PROBLEM DESCRIPTION
Your task is to retype each line of the data below exactly.

— start SOURCE MATERIAL —

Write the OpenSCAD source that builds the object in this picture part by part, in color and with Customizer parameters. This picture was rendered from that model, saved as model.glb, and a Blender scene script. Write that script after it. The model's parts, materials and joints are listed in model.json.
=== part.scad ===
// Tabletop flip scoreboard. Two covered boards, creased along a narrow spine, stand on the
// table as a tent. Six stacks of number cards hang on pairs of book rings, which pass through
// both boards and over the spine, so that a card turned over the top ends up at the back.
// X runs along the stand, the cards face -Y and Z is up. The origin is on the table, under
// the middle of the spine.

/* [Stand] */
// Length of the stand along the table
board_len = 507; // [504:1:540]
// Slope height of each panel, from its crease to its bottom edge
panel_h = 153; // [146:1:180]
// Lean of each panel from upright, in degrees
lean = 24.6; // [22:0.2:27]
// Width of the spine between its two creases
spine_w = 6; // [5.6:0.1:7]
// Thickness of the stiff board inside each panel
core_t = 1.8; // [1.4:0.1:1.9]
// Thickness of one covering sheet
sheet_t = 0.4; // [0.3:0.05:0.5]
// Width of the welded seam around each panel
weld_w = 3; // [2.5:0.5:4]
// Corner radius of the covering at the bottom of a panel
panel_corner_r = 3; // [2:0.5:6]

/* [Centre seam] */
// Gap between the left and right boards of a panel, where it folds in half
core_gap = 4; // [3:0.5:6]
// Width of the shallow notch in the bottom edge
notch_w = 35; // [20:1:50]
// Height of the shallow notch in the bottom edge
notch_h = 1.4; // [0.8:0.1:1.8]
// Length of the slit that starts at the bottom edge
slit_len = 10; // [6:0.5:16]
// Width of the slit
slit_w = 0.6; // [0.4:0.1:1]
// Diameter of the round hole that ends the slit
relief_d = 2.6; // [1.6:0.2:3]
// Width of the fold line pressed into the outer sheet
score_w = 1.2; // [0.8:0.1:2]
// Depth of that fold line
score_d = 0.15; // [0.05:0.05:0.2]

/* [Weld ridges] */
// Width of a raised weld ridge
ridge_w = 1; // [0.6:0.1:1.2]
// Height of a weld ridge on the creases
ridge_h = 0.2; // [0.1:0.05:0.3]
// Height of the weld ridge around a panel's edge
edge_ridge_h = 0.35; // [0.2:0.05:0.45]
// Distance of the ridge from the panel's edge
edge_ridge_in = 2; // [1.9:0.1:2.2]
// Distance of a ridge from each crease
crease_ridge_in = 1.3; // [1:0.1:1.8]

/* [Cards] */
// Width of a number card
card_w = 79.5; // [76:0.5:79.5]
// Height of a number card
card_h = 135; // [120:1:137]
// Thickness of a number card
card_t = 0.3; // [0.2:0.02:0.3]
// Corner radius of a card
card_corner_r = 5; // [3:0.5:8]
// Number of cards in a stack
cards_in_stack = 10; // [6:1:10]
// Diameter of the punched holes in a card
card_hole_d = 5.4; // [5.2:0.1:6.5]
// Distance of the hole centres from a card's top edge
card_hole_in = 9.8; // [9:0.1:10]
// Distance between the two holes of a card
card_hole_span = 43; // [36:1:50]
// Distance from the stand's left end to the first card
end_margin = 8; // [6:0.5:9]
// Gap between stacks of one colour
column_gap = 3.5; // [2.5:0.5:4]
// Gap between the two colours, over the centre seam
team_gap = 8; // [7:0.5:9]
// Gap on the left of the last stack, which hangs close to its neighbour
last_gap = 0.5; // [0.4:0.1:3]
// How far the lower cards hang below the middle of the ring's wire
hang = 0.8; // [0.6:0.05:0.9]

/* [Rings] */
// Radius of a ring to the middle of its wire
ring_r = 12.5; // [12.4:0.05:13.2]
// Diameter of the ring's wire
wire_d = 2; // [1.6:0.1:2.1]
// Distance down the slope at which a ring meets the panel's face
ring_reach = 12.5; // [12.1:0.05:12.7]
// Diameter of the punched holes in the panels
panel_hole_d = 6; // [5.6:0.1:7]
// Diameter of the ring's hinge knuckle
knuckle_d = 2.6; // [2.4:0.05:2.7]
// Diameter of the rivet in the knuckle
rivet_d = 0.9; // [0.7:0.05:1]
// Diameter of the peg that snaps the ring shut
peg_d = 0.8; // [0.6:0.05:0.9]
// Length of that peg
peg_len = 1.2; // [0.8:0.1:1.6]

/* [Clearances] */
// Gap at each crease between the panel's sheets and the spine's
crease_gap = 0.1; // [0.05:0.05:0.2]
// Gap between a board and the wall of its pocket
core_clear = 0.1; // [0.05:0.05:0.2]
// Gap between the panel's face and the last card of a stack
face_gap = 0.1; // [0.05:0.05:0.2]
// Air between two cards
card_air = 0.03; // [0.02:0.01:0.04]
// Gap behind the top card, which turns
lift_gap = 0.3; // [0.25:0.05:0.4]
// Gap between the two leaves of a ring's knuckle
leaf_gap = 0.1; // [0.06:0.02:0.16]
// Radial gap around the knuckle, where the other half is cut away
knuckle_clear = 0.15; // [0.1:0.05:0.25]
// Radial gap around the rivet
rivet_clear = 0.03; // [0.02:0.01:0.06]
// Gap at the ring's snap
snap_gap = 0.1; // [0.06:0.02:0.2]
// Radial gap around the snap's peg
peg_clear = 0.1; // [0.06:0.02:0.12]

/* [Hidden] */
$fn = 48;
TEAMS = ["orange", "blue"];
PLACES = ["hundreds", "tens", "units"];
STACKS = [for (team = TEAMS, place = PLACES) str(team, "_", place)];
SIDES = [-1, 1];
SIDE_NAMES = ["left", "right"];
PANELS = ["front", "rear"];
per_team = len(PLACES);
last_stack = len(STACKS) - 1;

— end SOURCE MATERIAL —

RESULT OF THE EXERCISE
Write the OpenSCAD source that builds the object in this picture part by part, in color and with Customizer parameters. This picture was rendered from that model, saved as model.glb, and a Blender scene script. Write that script after it. The model's parts, materials and joints are listed in model.json.
=== part.scad ===
// Tabletop flip scoreboard. Two covered boards, creased along a narrow spine, stand on the
// table as a tent. Six stacks of number cards hang on pairs of book rings, which pass through
// both boards and over the spine, so that a card turned over the top ends up at the back.
// X runs along the stand, the cards face -Y and Z is up. The origin is on the table, under
// the middle of the spine.

/* [Stand] */
// Length of the stand along the table
board_len = 507; // [504:1:540]
// Slope height of each panel, from its crease to its bottom edge
panel_h = 153; // [146:1:180]
// Lean of each panel from upright, in degrees
lean = 24.6; // [22:0.2:27]
// Width of the spine between its two creases
spine_w = 6; // [5.6:0.1:7]
// Thickness of the stiff board inside each panel
core_t = 1.8; // [1.4:0.1:1.9]
// Thickness of one covering sheet
sheet_t = 0.4; // [0.3:0.05:0.5]
// Width of the welded seam around each panel
weld_w = 3; // [2.5:0.5:4]
// Corner radius of the covering at the bottom of a panel
panel_corner_r = 3; // [2:0.5:6]

/* [Centre seam] */
// Gap between the left and right boards of a panel, where it folds in half
core_gap = 4; // [3:0.5:6]
// Width of the shallow notch in the bottom edge
notch_w = 35; // [20:1:50]
// Height of the shallow notch in the bottom edge
notch_h = 1.4; // [0.8:0.1:1.8]
// Length of the slit that starts at the bottom edge
slit_len = 10; // [6:0.5:16]
// Width of the slit
slit_w = 0.6; // [0.4:0.1:1]
// Diameter of the round hole that ends the slit
relief_d = 2.6; // [1.6:0.2:3]
// Width of the fold line pressed into the outer sheet
score_w = 1.2; // [0.8:0.1:2]
// Depth of that fold line
score_d = 0.15; // [0.05:0.05:0.2]

/* [Weld ridges] */
// Width of a raised weld ridge
ridge_w = 1; // [0.6:0.1:1.2]
// Height of a weld ridge on the creases
ridge_h = 0.2; // [0.1:0.05:0.3]
// Height of the weld ridge around a panel's edge
edge_ridge_h = 0.35; // [0.2:0.05:0.45]
// Distance of the ridge from the panel's edge
edge_ridge_in = 2; // [1.9:0.1:2.2]
// Distance of a ridge from each crease
crease_ridge_in = 1.3; // [1:0.1:1.8]

/* [Cards] */
// Width of a number card
card_w = 79.5; // [76:0.5:79.5]
// Height of a number card
card_h = 135; // [120:1:137]
// Thickness of a number card
card_t = 0.3; // [0.2:0.02:0.3]
// Corner radius of a card
card_corner_r = 5; // [3:0.5:8]
// Number of cards in a stack
cards_in_stack = 10; // [6:1:10]
// Diameter of the punched holes in a card
card_hole_d = 5.4; // [5.2:0.1:6.5]
// Distance of the hole centres from a card's top edge
card_hole_in = 9.8; // [9:0.1:10]
// Distance between the two holes of a card
card_hole_span = 43; // [36:1:50]
// Distance from the stand's left end to the first card
end_margin = 8; // [6:0.5:9]
// Gap between stacks of one colour
column_gap = 3.5; // [2.5:0.5:4]
// Gap between the two colours, over the centre seam
team_gap = 8; // [7:0.5:9]
// Gap on the left of the last stack, which hangs close to its neighbour
last_gap = 0.5; // [0.4:0.1:3]
// How far the lower cards hang below the middle of the ring's wire
hang = 0.8; // [0.6:0.05:0.9]

/* [Rings] */
// Radius of a ring to the middle of its wire
ring_r = 12.5; // [12.4:0.05:13.2]
// Diameter of the ring's wire
wire_d = 2; // [1.6:0.1:2.1]
// Distance down the slope at which a ring meets the panel's face
ring_reach = 12.5; // [12.1:0.05:12.7]
// Diameter of the punched holes in the panels
panel_hole_d = 6; // [5.6:0.1:7]
// Diameter of the ring's hinge knuckle
knuckle_d = 2.6; // [2.4:0.05:2.7]
// Diameter of the rivet in the knuckle
rivet_d = 0.9; // [0.7:0.05:1]
// Diameter of the peg that snaps the ring shut
peg_d = 0.8; // [0.6:0.05:0.9]
// Length of that peg
peg_len = 1.2; // [0.8:0.1:1.6]

/* [Clearances] */
// Gap at each crease between the panel's sheets and the spine's
crease_gap = 0.1; // [0.05:0.05:0.2]
// Gap between a board and the wall of its pocket
core_clear = 0.1; // [0.05:0.05:0.2]
// Gap between the panel's face and the last card of a stack
face_gap = 0.1; // [0.05:0.05:0.2]
// Air between two cards
card_air = 0.03; // [0.02:0.01:0.04]
// Gap behind the top card, which turns
lift_gap = 0.3; // [0.25:0.05:0.4]
// Gap between the two leaves of a ring's knuckle
leaf_gap = 0.1; // [0.06:0.02:0.16]
// Radial gap around the knuckle, where the other half is cut away
knuckle_clear = 0.15; // [0.1:0.05:0.25]
// Radial gap around the rivet
rivet_clear = 0.03; // [0.02:0.01:0.06]
// Gap at the ring's snap
snap_gap = 0.1; // [0.06:0.02:0.2]
// Radial gap around the snap's peg
peg_clear = 0.1; // [0.06:0.02:0.12]

/* [Hidden] */
$fn = 48;
TEAMS = ["orange", "blue"];
PLACES = ["hundreds", "tens", "units"];
STACKS = [for (team = TEAMS, place = PLACES) str(team, "_", place)];
SIDES = [-1, 1];
SIDE_NAMES = ["left", "right"];
PANELS = ["front", "rear"];
per_team = len(PLACES);
last_stack = len(STACKS) - 1;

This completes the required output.